David Beckham Welcomes Lionel Messi to His Inter Miami FC Team

The power of personal narratives

What sets the Netflix documentary apart is its ability to provide a platform for the Beckhams to tell their own story. By sharing intimate moments and personal reflections, the couple takes control of their narrative, steering it away from the sensationalised headlines that often dominate the media landscape.

This approach not only adds authenticity to their story but also allows viewers to connect with the Beckhams on a more personal level. This approach not only injects authenticity into their story but also forges a deeper, more relatable connection between the audience and the Beckhams. It humanises their journey, fostering empathy and understanding amidst the often-intense scrutiny of their public lives.

We’ve had this drip-fed to us outside of the documentary in recent years, too, with Beckham’s wholesome decision to queue with the general public to view the Queen’s coffin. Their social media accounts, too, which share David and Victoria’s pancake-flipping antics, David and Harper’s gardening escapades, or even just wholesome family moments have humanised them away from their celebrity status.

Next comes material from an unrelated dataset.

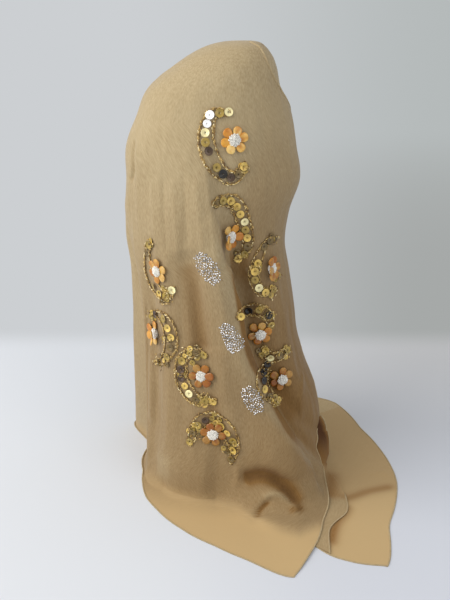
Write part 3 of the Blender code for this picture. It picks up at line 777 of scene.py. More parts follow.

Watch David Beckham and Daughter Harper Celebrate Pancake Day

With great fames comes great scrutiny

The Netflix documentary’s refreshing portrayal of David and Victoria Beckham challenges entrenched perceptions perpetuated by the British media. By presenting a more authentic depiction, the film humanises the Beckhams, allowing viewers to glimpse beyond the glamour. As this power couple continues to shape their brand, the documentary stands as a testament to the enduring allure of the Beckham name and the transformative potential of personal narratives in the realm of celebrity. It underscores the crucial role of relatability in shaping public perception and illuminates the intricate balance between fame, scrutiny, and the art of crafting a genuine, resonant brand. However, we must remember the media attention helped them build their brand and turn their name into a lucrative business, so as with great power comes great responsibility, with great fame comes great scrutiny.